Instrument the application with Prometheus and Grafana. Expose metrics on a separate port and collect them with Prometheus. Configure alerts for latency, error rate, and resource usage. The CI pipeline should automatically push these metrics to a central dashboard, so that the engineering team can spot regressions early.

9. Security Considerations

Use IAM OIDC to grant CI runners only the permissions they need.
Scan the Docker image with Snyk or Trivy before pushing to ECR.
Rotate ECR registry credentials regularly.
Apply Network Policies to restrict traffic between blue and green namespaces.

10. Scaling the Blueprint

Once the blue‑green pattern is in place for a single service, replicate the pattern across multiple microservices by creating a shared Helm repo and CI/CD library.
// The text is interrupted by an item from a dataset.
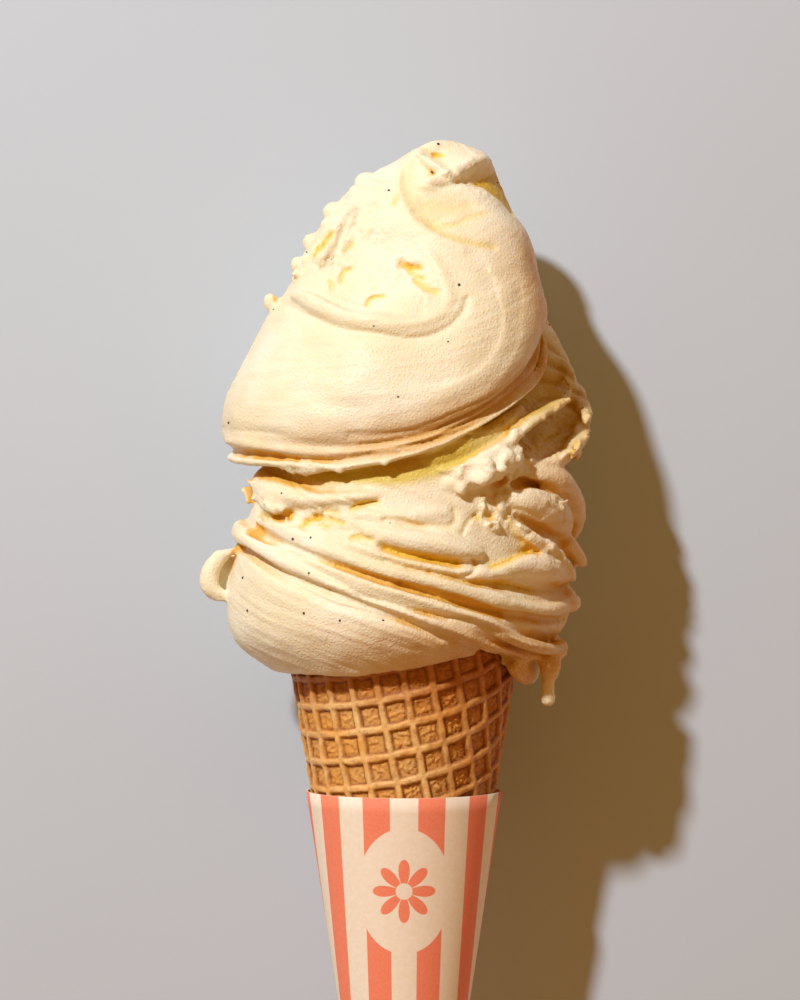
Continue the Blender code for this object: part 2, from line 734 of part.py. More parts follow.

For multi‑region deployments, extend the traffic split logic to include geographic routing rules in Istio or use AWS Global Accelerator.

Conclusion

Zero‑downtime blue‑green deployments on EKS, powered by GitHub Actions or GitLab CI, are achievable without a complex toolchain. By using Helm for declarative manifests, a service mesh for granular traffic control, and automated rollback steps in the CI pipeline, teams can deliver updates reliably while keeping users unaffected. The resulting workflow scales across services, regions, and teams, turning deployments from a risk into a repeatable, auditable process.